Residents and property owners in the annexed areas
- Your property will move into the City of Barrie.
- Barrie’s by-laws (local rules) and services will apply. This can affect things like parking, speed limits, animal rules, and property standards.
- Barrie’s development charges (fees on new building) will apply to new projects.
- Some existing township by-laws about zoning, site plan control, traffic on local roads, drainage, and weeds will stay in place for now until Barrie changes them.
- If your 2026 Barrie tax rate is higher than your 2025 township rate, the increase is phased in:
- Homes, businesses, and most other properties: phased in over 2026–2030.
- Farms and managed forests: phased in over 2026–2045.
- The phase-in ends early if certain things happen, such as:
- You sell the property (exceptions: parent-to-child for farms/managed forests, spouse-to-spouse for others).
- You get planning approvals (like an official plan change, rezoning, site plan approval, subdivision, or a consent).
- Your property’s tax class changes (for example, from residential to commercial).
- If Barrie’s rate is lower than your 2025 township rate in a given year, you pay the lower Barrie rate for that year.
- Unpaid taxes from before the change are owed to Barrie. Barrie must then pass those arrears (with interest and penalties) back to the townships.
Businesses and developers in the annexed areas
- Barrie’s development charges apply. This can change project costs.
- Zoning and planning rules carry over at first, but Barrie can amend them.
- If you seek new approvals (rezoning, site plan, subdivision, consent), your property may move to the full Barrie tax rate right away (ending the phase-in).
City of Barrie residents (outside the annexed areas)
- The city expands its boundaries and service area.
- Ward boundaries may change by regulation to account for new residents and land.
- Barrie gains control of roads and underground services in the annexed zones and takes over local records and plans for those areas.
Residents of Oro-Medonte and Springwater (outside the annexed areas)
- Your township’s boundary and tax base will shrink.
- The province can require compensation payments between municipalities, but amounts and methods will be set by regulation.
- Township councillors are not disqualified from office just because of the boundary change during the current term (ending November 14, 2026).
Local governments (Barrie, Oro-Medonte, Springwater, County of Simcoe)
- Ownership of municipal roads, water/sewer lines, and related rights in the annexed areas transfers to Barrie.
- Other assets and liabilities tied to the annexed areas stay with the original municipality unless specified.

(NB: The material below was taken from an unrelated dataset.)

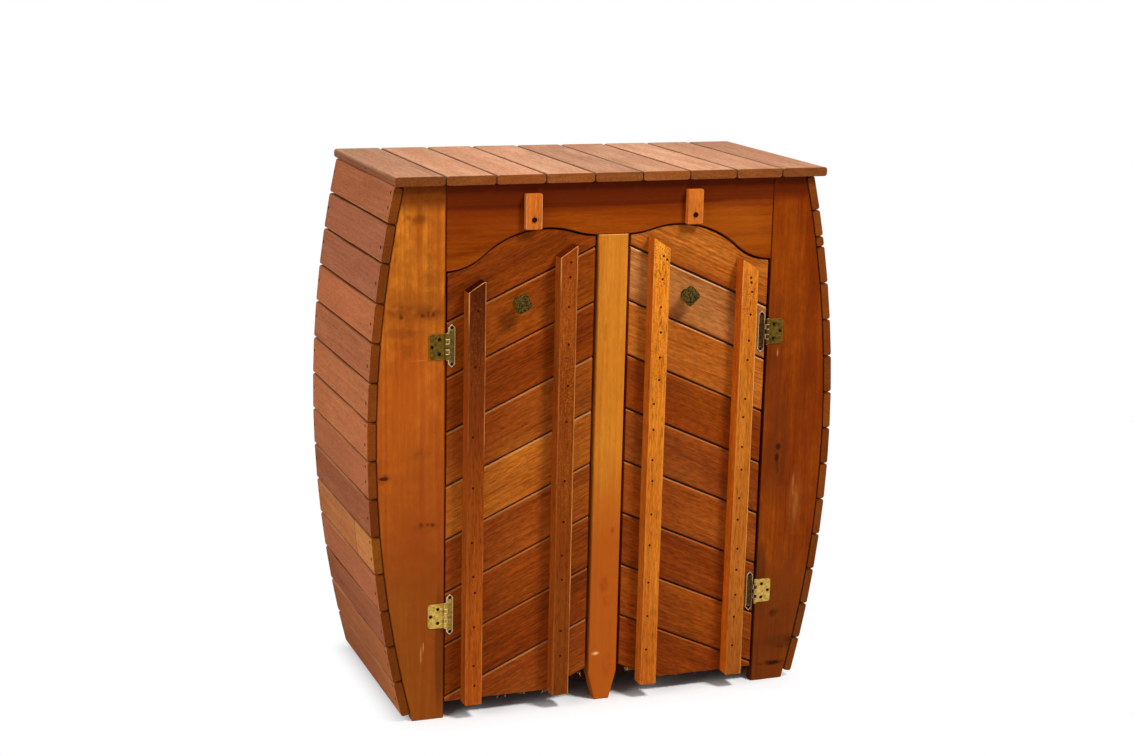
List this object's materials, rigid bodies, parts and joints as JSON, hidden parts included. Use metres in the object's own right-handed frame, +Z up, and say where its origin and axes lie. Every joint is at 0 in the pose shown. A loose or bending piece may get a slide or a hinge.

- Studies, plans, records, data, and designs related to the annexed lands must be transferred to Barrie.
- Tax sale and other administrative processes underway can be continued by Barrie.
- The Minister can set ward changes, taxation phase-in rules, define events that end the phase-in, and require compensation. Regulations can be retroactive to the effective date.
- If this Act or its regulations conflict with other laws, this Act and its regulations win.